It’s called reactive abuse. He’s trying to goad you into hitting him so that he can play the victim or he can hurt you back (and severely injure you) and claim he was provoked.
I’m in an abusive relationship. It’s actually text book how these men behave and when they lose their mask.
Mine had his mask slip when we were first leaving hospital with our baby. Ever since then it has escalated.
He would regularly threaten to unalive himself and said he had depression. He also said he was jealous of the baby.
In my case I have a background in family law including in restraining orders, protective orders and recovery orders. I knew what would happen in the Court process in my city and I knew he would get unsupervised contact with our child. I don’t trust him - I trust the Courts even less. So I stay.
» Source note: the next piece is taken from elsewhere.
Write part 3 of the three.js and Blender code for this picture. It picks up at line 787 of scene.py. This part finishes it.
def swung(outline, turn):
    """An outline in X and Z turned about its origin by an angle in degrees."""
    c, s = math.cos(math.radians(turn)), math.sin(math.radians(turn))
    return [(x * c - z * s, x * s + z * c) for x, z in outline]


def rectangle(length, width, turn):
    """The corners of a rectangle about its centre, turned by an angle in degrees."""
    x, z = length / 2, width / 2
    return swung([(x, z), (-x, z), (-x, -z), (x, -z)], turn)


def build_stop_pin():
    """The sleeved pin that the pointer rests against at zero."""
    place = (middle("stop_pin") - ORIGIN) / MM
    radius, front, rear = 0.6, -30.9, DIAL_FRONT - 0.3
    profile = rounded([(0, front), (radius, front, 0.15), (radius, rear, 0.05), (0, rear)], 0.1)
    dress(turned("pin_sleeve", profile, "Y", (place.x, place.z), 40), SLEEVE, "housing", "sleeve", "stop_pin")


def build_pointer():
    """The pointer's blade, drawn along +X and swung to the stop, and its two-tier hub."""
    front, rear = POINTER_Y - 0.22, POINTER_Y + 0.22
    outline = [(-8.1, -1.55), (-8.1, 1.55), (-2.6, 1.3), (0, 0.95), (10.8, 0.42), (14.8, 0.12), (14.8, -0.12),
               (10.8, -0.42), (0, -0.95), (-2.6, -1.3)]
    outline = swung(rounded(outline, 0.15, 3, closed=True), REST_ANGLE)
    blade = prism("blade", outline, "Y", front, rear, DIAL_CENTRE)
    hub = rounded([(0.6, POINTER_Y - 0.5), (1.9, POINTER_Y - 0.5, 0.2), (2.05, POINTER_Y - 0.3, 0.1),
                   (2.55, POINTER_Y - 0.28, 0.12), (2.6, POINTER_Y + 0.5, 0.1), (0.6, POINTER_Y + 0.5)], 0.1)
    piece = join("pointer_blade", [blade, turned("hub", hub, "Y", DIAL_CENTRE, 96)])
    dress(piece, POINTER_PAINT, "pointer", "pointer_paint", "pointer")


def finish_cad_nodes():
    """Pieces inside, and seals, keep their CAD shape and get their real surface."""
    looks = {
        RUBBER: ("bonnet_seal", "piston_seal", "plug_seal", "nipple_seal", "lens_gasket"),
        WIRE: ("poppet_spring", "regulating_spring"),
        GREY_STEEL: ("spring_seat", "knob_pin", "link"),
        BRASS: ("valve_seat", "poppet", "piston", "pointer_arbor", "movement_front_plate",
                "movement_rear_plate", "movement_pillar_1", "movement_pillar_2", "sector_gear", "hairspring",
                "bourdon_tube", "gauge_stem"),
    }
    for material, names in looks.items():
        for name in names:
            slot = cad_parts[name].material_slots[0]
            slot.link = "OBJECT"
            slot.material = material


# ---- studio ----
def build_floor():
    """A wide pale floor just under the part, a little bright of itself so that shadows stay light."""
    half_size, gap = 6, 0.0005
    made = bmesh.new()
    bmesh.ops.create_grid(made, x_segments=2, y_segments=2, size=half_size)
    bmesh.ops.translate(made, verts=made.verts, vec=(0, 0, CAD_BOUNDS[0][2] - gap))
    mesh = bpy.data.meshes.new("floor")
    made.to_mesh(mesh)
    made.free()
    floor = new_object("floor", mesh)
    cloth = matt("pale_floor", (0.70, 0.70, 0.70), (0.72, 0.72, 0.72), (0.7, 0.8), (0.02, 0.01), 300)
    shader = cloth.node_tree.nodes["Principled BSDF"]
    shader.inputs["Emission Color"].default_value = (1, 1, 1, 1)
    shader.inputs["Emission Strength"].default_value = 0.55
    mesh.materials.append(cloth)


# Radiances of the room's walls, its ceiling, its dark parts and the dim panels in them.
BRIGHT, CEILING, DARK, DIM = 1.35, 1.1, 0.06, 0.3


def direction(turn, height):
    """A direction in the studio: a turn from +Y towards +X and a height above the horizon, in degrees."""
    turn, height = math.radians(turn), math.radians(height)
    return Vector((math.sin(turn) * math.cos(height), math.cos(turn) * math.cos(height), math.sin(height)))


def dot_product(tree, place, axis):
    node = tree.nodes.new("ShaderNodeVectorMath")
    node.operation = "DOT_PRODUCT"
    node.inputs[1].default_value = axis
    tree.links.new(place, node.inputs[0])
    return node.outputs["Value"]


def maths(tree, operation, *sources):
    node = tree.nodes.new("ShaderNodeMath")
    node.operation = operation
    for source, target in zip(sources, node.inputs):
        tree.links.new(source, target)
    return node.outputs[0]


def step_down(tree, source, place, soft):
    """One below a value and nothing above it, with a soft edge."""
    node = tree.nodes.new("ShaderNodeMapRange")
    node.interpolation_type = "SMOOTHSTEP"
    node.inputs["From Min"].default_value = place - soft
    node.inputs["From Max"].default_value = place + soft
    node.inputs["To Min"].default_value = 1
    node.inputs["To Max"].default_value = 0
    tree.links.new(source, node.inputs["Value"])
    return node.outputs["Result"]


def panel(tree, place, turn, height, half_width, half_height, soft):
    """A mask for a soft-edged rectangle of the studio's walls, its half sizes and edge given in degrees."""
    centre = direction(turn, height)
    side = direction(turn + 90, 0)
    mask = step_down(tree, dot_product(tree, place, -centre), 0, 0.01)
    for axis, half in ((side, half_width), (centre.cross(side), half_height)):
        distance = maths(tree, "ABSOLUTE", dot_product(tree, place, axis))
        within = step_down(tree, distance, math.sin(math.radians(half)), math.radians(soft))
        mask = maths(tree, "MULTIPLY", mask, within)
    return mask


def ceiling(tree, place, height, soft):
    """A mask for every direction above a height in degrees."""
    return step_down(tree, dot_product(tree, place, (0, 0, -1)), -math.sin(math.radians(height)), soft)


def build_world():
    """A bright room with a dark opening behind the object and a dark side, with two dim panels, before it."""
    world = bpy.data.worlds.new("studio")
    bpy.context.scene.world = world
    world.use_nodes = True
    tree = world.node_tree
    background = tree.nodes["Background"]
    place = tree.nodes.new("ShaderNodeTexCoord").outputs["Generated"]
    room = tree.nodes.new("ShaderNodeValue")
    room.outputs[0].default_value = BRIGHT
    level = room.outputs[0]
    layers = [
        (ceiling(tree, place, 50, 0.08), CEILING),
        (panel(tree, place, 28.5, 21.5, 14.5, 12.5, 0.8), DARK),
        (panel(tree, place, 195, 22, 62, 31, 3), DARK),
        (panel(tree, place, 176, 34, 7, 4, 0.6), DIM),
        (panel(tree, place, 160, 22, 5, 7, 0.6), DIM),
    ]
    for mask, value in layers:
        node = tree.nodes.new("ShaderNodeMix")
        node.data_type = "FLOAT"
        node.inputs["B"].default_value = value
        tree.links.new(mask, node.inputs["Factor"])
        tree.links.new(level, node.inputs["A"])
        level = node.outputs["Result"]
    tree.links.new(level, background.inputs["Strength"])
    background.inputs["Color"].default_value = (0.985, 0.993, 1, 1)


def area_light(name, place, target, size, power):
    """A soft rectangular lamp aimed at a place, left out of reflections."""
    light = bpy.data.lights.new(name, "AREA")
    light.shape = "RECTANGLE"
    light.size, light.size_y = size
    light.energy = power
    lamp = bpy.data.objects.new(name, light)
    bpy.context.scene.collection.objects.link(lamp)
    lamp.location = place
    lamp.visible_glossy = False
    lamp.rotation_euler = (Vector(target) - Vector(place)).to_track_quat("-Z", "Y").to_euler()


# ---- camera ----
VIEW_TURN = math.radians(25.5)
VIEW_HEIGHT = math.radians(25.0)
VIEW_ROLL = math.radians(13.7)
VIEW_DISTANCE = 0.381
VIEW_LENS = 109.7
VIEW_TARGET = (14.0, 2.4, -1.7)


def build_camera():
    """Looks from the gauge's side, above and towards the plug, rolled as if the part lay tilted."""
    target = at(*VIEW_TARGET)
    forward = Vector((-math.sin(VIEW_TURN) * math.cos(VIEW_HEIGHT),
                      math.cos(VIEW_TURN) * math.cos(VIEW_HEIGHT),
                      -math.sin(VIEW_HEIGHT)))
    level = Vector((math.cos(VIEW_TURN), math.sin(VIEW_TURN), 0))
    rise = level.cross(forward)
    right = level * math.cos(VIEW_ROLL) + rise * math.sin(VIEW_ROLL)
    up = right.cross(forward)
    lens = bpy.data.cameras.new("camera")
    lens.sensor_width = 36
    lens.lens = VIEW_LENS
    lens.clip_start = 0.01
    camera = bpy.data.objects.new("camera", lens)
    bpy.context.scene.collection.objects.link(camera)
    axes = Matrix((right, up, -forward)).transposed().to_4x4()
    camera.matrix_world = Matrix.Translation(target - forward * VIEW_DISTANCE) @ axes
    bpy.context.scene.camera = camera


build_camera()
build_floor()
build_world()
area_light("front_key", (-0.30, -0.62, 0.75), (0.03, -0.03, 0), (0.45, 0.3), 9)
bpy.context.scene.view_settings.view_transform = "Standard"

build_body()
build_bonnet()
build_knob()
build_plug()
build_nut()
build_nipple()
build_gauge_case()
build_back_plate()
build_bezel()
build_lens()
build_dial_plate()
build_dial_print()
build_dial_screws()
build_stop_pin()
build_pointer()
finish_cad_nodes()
There are ads on tv at the moment that say “violence against women - Australia says no” - which is absolutely not true.
His latest method of abuse is to threaten to leave me. He basically wants to see me cry. Somehow he must know that I’m only here because of our child and that he financially provides. He knows I am stuck.
He’s caused so much damage to this house. Fists through doors, he’s taken chips out of the house from throwing things really hard. He’s thrown things at me.
I’m keeping evidence of his abuse. Right now it is not enough to meet the threshold to get a permanent restraining order.
Yes, I have called the Police and I’ve told his family what was going on and they did believe me.